PS : J'utilise principalement Windows et souhaite réduire au mini la taille de la partition Mac OS X Maverick, quelle est la taille minimum avec aucun programme dessus, afin que l'ordi sur Windows fonctionne de maniere optimale sans ralentissement et qu'exceptionnellement je puisse demarrer sur mac os X pour 2/3 petits logiciels ?


----------



## Locke (19 Février 2014)

Pas de réponse, mais au lu de ton utilisation principale, pourquoi tu n'as pas acheté un PC portable ?

C'est geek ton histoire. :mouais:


----------



## Moontyx (19 Février 2014)

Va \chercher l'installateur Bootcamp.msi (dans BootCampDrivers\Apple) 
DL à cette adresse : Boot Camp Support Software 5.0.5033

installe le, et redémarre cela devrais être bon.

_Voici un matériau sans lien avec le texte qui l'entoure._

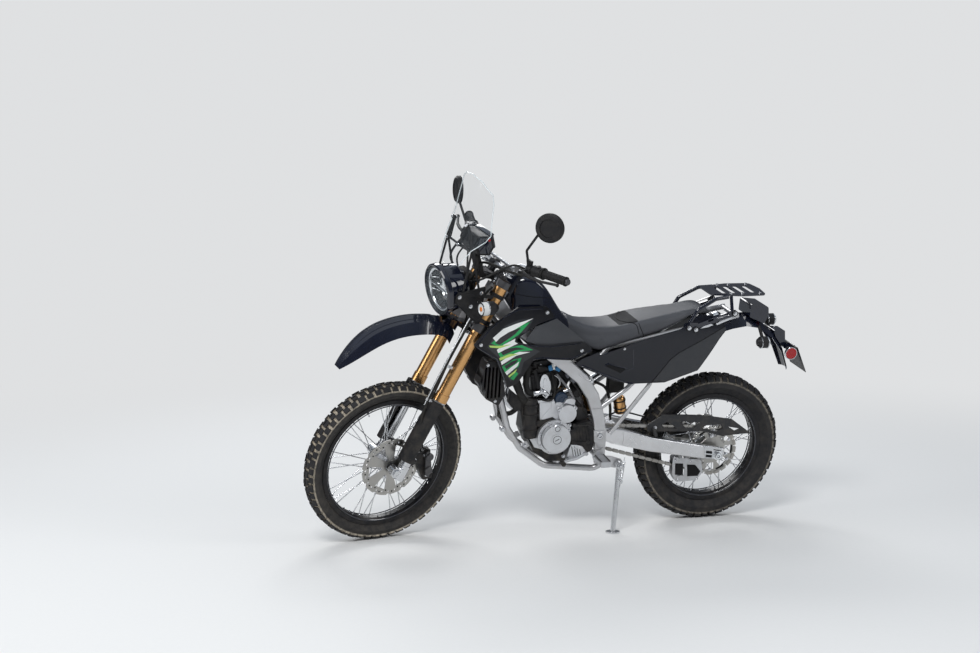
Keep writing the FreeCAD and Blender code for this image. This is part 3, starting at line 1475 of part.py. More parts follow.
arm_rows = run(from_pivot, [(0, 84, 0, 52, 24), (-101, 89, -23, 70, 28)])
arm_rows += run(from_rear_axle, [(300, 104, 60, 62, 30), (60, 108, 14, 58, 30), (-30, 108, 0, 50, 30)])
swing_arm = box_bar(arm_rows, 6)
cross_tube = box_bar(
    [(point, 60, 56) for point in spots(from_pivot, [(-89, 96, -23), (-89, -96, -23)])],
    8,
    X_AXIS,
)
pivot_tube = rod(*spots(from_pivot, [(0, 94, 0), (0, -94, 0)]), 15)
rear_shaft = rod(vec(0, -130, rear_axle.z), vec(0, 130, rear_axle.z), size.axle_radius)
rear_nut = rod(vec(0, 122, rear_axle.z), vec(0, 136, rear_axle.z), 15)
spacer = rod(vec(0, size.hub_reach + 1, rear_axle.z), vec(0, 95, rear_axle.z), 15)
swingarm = swing_arm.fuse([mirrored(swing_arm), cross_tube, pivot_tube, rear_shaft])
swingarm = swingarm.fuse([rear_nut, mirrored(rear_nut), spacer, mirrored(spacer)])
make_part("swingarm", swingarm.cut(frame), chassis)
shock_yoke = side_prism(from_pivot([(-66, -40), (-66, 0), (-40, -20), (-34, -44), (-46, -56)]), 12, 24, 4)
make_part("rear_shock", shock.fuse([shock_yoke, mirrored(shock_yoke)]).cut(frame).cut(swingarm), chassis)

drive_spot = vec(*[from_pivot([(71, -9)])[0][0], size.chain_line, from_pivot([(71, -9)])[0][1]])
big = size.chain_pitch / (2 * math.sin(math.pi / size.sprocket_teeth))
small = size.chain_pitch / (2 * math.sin(math.pi / size.drive_teeth))
wheel_spot = vec(0, size.chain_line, rear_axle.z)
span = drive_spot - wheel_spot
tilt = math.atan2(span.z, span.x)
spread = math.asin((big - small) / span.Length)
straight = span.Length * math.cos(spread)
inner_y = size.sprocket_wall / 2 + 0.6


def chain_plate(centre, angle, y):
    """An outer plate over two pins, its run at an angle in the side view."""
    length = size.chain_pitch * 1.6
    plate = Part.makeBox(length, size.link_wall, 13, vec(-length / 2, 0, -6.5))
    plate.Placement = FreeCAD.Placement(centre + vec(0, y, 0), FreeCAD.Rotation(Y_AXIS, -angle))
    return plate


links = []
for sign in (1, -1):
    angle = tilt - sign * spread
    normal = vec(-math.sin(angle), 0, math.cos(angle)) * sign
    along = vec(math.cos(angle), 0, math.sin(angle))
    start = wheel_spot + normal * big
    rollers = Part.makeBox(straight - 56, 2 * inner_y, 9, vec(0, -inner_y, -4.5))
    turned = FreeCAD.Rotation(Y_AXIS, -math.degrees(angle))
    rollers.Placement = FreeCAD.Placement(start + along * 50, turned)
    links.append(rollers)
    for index in range(2, int(straight / (2 * size.chain_pitch))):
        centre = start + along * (index + 0.5) * 2 * size.chain_pitch
        for y in (inner_y, -inner_y - size.link_wall):
            links.append(chain_plate(centre, math.degrees(angle), y))
first_turn = math.degrees(math.pi / 2 + tilt + spread) + 4
last_turn = 360 - math.degrees(math.pi / 2 - tilt + spread) - 4
wrap_count = int(math.radians(last_turn - first_turn) * big / (2 * size.chain_pitch))
for index in range(wrap_count + 1):
    angle = math.radians(first_turn + (last_turn - first_turn) * index / wrap_count)
    centre = wheel_spot + vec(math.cos(angle), 0, math.sin(angle)) * big
    for y in (inner_y, -inner_y - size.link_wall):
        links.append(chain_plate(centre, math.degrees(angle) + 90, y))
drive_wheel = rod(drive_spot - vec(0, 3, 0), drive_spot + vec(0, 3, 0), small - 4.8)
drive_shaft = rod(drive_spot - vec(0, size.chain_line - 42.3, 0), drive_spot, 12)
make_part("chain", Part.makeCompound(links + [drive_wheel.fuse(drive_shaft)]), chassis)

sprocket_cover = side_prism(
    from_pivot([(131, -47), (127, 23), (99, 51), (38, 65), (15, 3), (28, -64), (79, -96)]),
    80,
    120,
    14,
)
sprocket_cover = sprocket_cover.cut(Part.makeCompound([left_cover])).cut(frame)
make_part("sprocket_cover", sprocket_cover, chassis)

guard_outline = from_rear_axle(
    [(309, 135), (249, 172), (60, 158), (-81, 132), (-166, 72), (-120, 70), (-42, 64), (60, 92), (307, 104)]
)
guard = side_prism(guard_outline, 71, 74, 6)
for x, z in ((-60, 96), (0, 108), (70, 124), (150, 130)):
    window = from_rear_axle([(x - 18, z - 8), (x + 26, z - 4), (x + 30, z + 12), (x - 12, z + 8)])
    guard = guard.cut(side_prism(window, 60, 90, 4))
guard_shelf = side_prism(
    from_rear_axle([(249, 172), (60, 158), (-81, 132), (-166, 72), (-166, 76), (-83, 136), (58, 162), (249, 176)]),
    62,
    74,
)
guard_lug = rod(*spots(from_rear_axle, [(280, 74, 118), (280, 108, 92)]), 8)
make_part("chain_guard", guard.fuse([guard_shelf, guard_lug]).cut(swingarm), chassis)

guide_outline = from_rear_axle([(181, -17), (49, -39), (35, -95), (64, -130), (157, -133), (178, -99)])
guide = side_prism(guide_outline, 72, 76, 10)
for x in (70, 122):
    window = from_rear_axle([(x, -106), (x + 34, -106), (x + 34, -66), (x, -66)])
    guide = guide.cut(side_prism(window, 60, 90, 6))
far_plate = side_prism(
    from_rear_axle([(181, -17), (124, -26), (124, -132), (157, -133), (178, -99)]), 44, 48, 8
)
guide = guide.fuse([far_plate, rod(*spots(from_rear_axle, [(166, 45, -28), (166, 74, -28)]), 6)])
guide = guide.fuse(rod(*spots(from_rear_axle, [(150, 45, -124), (150, 74, -124)]), 6))
guide = guide.fuse(rod(*spots(from_rear_axle, [(150, 72, -22), (150, 98, 2)]), 7))
make_part("chain_guide", guide.cut(swingarm), chassis)

# Rider's controls at the feet

peg_start, peg_end = spots(from_pivot, [(0, 128, -95), (0, 218, -95)])
peg = box_bar([(peg_start, 24, 46), (peg_end, 24, 46)], 6, X_AXIS)
peg_root = side_prism(from_pivot([(-13, -57), (-36, -127), (15, -117), (29, -75)]), 112, 132, 8)
pegs = both_sides(peg.fuse(peg_root)).cut(frame)
make_part("footpegs", pegs, chassis)

gear_lever = tube(
    spots(from_pivot, [(57, 128, -75), (99, 138, -91), (163, 150, -99), (171, 182, -95)]), 6, 10
)
gear_shaft = rod(*spots(from_pivot, [(57, 76, -75), (57, 138, -75)]), 8)
brake_lever = tube(
    spots(from_pivot, [(-11, -140, -117), (59, -150, -129), (179, -142, -125), (193, -168, -117)]), 6, 14
)
brake_shaft = rod(*spots(from_pivot, [(-11, -96, -117), (-11, -146, -117)]), 8)
controls = Part.makeCompound([gear_lever.fuse(gear_shaft), brake_lever.fuse(brake_shaft)])
controls = controls.cut(sprocket_cover).cut(pegs).cut(case).cut(frame)
make_part("foot_controls", controls, chassis)

rear_caliper = side_prism(
    from_rear_axle([(60, 92), (150, 76), (150, 32), (96, 24), (60, 52)]), -92.7, -44, 10
)
rear_caliper = rear_caliper.cut(
    side_prism(from_rear_axle([(-10, 92), (-10, -28), (126, -28), (126, 92)]), -64, -55)
)
make_part("rear_caliper", rear_caliper.cut(swingarm), chassis)

# Side stand

foot_near = spots(from_pivot, [(-63, 195, -410)])[0]
foot_point = foot_near - ground_up * (height_over_ground(foot_near))
leg_run = (foot_point - stand_pivot).normalize()
leg = rod(stand_pivot, foot_point - leg_run * 4, size.stand_radius)
foot_plate = Part.makeCylinder(30, 6, foot_point, ground_up)
pivot_boss = rod(stand_pivot - vec(0, 7, 0), stand_pivot + vec(0, 15, 0), 17)
foot_peg = rod(stand_pivot + leg_run * 60, stand_pivot + leg_run * 60 + vec(-6, 34, 0), 5)
leg = leg.fuse([pivot_boss, foot_plate, foot_peg])
leg = leg.cut(rod(stand_pivot - vec(0, 20, 0), stand_pivot + vec(0, 40, 0), STAND_PIN + size.running_gap))
under = Part.makeBox(200, 200, 60, vec(-100, -100, -60))
under.Placement = FreeCAD.Placement(foot_point, FreeCAD.Rotation(Z_AXIS, ground_up))
make_part("side_stand", leg.cut(under), chassis)

# Checks, then one file for each piece

doc.recompute()
for item in doc.Objects:
    if "Invalid" in item.State or "Error" in item.State:
        raise RuntimeError(f"{item.Label} failed")
for piece in finished:
    if piece.Shape.isNull() or not piece.Shape.isValid():
        raise RuntimeError(f"{piece.Label} has no valid shape")
os.makedirs("parts", exist_ok=True)
for piece in finished:
    piece.Shape.exportStep(f"parts/{piece.Label}.step")
    print(piece.Label, len(piece.Shape.Solids), round(piece.Shape.Volume))
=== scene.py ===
import json
import math

import bmesh
import bpy
from mathutils import Matrix, Vector
from mathutils.bvhtree import BVHTree
from mathutils.geometry import tessellate_polygon


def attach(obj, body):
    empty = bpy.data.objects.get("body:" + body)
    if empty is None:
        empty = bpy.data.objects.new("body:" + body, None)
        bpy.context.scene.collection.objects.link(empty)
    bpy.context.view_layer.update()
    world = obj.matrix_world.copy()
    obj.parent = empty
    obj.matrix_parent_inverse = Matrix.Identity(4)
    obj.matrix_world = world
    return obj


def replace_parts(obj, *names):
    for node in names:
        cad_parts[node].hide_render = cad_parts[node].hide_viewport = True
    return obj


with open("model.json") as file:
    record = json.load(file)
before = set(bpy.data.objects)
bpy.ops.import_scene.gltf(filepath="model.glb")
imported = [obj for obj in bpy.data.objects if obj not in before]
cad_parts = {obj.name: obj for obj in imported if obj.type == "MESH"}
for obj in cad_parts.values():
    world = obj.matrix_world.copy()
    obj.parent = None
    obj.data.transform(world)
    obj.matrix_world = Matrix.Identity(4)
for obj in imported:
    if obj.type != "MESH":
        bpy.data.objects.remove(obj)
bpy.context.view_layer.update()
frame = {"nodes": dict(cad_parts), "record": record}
nodes = frame["nodes"]

# The bike's own frame: upright and steered straight ahead, in millimetres, with the rear axle at x = 0.
# These are the same values that the part's source leans and steers it by.
LEAN = math.radians(10.94)
PITCH = math.radians(0.10846)
LIFT = 2.0697
STEER = math.radians(14.38)
RAKE = math.radians(26.5)
HEAD = Vector((1031.0, 0.0, 1011.0))
REAR_AXLE = Vector((0.0, 0.0, 328.0))
FRONT_AXLE = Vector((1430.22, 0.0, 347.0))
FORK_OFFSET = 31.0
FORK_SPREAD = 98.0
PIVOT_X = 541.0
PIVOT_Z = 446.0

MILLIMETRE = Matrix.Scale(0.001, 4)
FORK_UP = Vector((-math.sin(RAKE), 0.0, math.cos(RAKE)))
FORK_AHEAD = Vector((math.cos(RAKE), 0.0, math.sin(RAKE)))
SIDE = Vector((0.0, 1.0, 0.0))
LEANED = (
    Matrix.Translation((0.0, 0.0, LIFT))
    @ Matrix.Rotation(-LEAN, 4, "X")
    @ Matrix.Rotation(PITCH, 4, "Y")
)
CHASSIS = MILLIMETRE @ LEANED
STEERED = (
    MILLIMETRE
    @ LEANED
    @ Matrix.Translation(HEAD)
    @ Matrix.Rotation(STEER, 4, FORK_UP)
    @ Matrix.Translation(-HEAD)
)
PLACES = {
    "chassis": CHASSIS,
    "steering": STEERED,
    "front_wheel": STEERED,
    "rear_wheel": CHASSIS,
    "side_stand": CHASSIS,
}

# Shader nodes


def feed(tree, node, *sources, **values):
    """Sets a node's inputs, in order or by name, to values or to links from other nodes' outputs."""
    sockets = list(zip(node.inputs, sources))
    sockets += [(node.inputs[key.replace("_", " ")], value) for key, value in values.items()]
    for socket, value in sockets:
        if isinstance(value, bpy.types.NodeSocket):
            tree.links.new(value, socket)
        else:
            socket.default_value = value


def step(tree, kind, *sources, **values):
    """A new shader node, with its settings and its inputs' values or links."""
    node = tree.nodes.new(f"ShaderNode{kind}")
    for key in ("operation", "data_type", "interpolation_type"):
        if key in values:
            setattr(node, key, values.pop(key))
    feed(tree, node, *sources, **values)
    return node


def product(tree, first, second):
    return step(tree, "Math", first, second, operation="MULTIPLY").outputs[0]


def scaled(colour, factor):
    """A colour made lighter or darker, with full cover."""
    return tuple(min(1.0, part * factor) for part in colour[:3]) + (1.0,)


# Camera, floor and light
PHOTO_WIDTH = 980
FOCAL_PIXELS = 1658
CAMERA_AT = Vector((2.950, 6.555, 1.603))
CAMERA_TO = Vector((0.954, 0.0, 0.861))
FLOOR_SIZE = 80.0
FLOOR_COLOUR = (0.74, 0.74, 0.73)
BACKDROP_COLOUR = (0.74, 0.75, 0.76)
FLOOR_FADE_START = 1.6
FLOOR_FADE_END = 5.5
FLOOR_MIDDLE = (0.7, 0.2, 0.0)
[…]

Ps : c'est vrai que dépenser autant pour MBP et utiliser que Windows un est peu grotesque surtout si c'est pour ne pas tirer réellement parti d'une machine haut de gamme.


----------



## Locke (20 Février 2014)

Un PC portable qui tient la route... Ordinateurs portables et Ultrabooks - ASUS ZENBOOK UX31A ...ben moi j'aurais acheté ce modèle là. Parce que franchement je ne comprends pas du tout.

Et ton profil indique PC et Windows Seven. Mouais.


----------



## brunnno (20 Février 2014)

salut,

comme tu le dit Moontyx, c'est sûrement un problème de drivers...
Tu parles du clic droit sur la souris ou sur le trackpad ?


----------



## badalub (20 Février 2014)

Bonjour, 

merci pour vos réponses, il s'agit d'une impossibilité de clic droit via le trackpad. (peut etre juste un réglage dans windows à faire)

PS : même si ce n'est pas le sujet voici la raison de mon choix : je cherchais un 15 pouces et non un 13 et je l'ai acheté en occaze surtout avec l'option HD et antireflet indispensable à mes yeux, avec mac la revente d'occaz est bonne, le produit est top, le clavier, batterie... Bref MBP un produit qui vieilli bien contrairement à d'autres fabricant... PAr exemple Asus, vu le design... Je doute de sa solidité à moyen terme...
Bref AMHA le MBP serait l'un des meilleurs PC portable pour mon utilité =)


----------



## badalub (20 Février 2014)

Mais vous avez peut etre raison et c'est peut etre finalement plus contraignant qu'autre chose... J'y songe donc..


----------



## Moontyx (20 Février 2014)

badalub a dit:


> Mais vous avez peut etre raison et c'est peut etre finalement plus contraignant qu'autre chose... J'y songe donc..



Bon, est-ce que tu as installé le Bootcamp.MSI ?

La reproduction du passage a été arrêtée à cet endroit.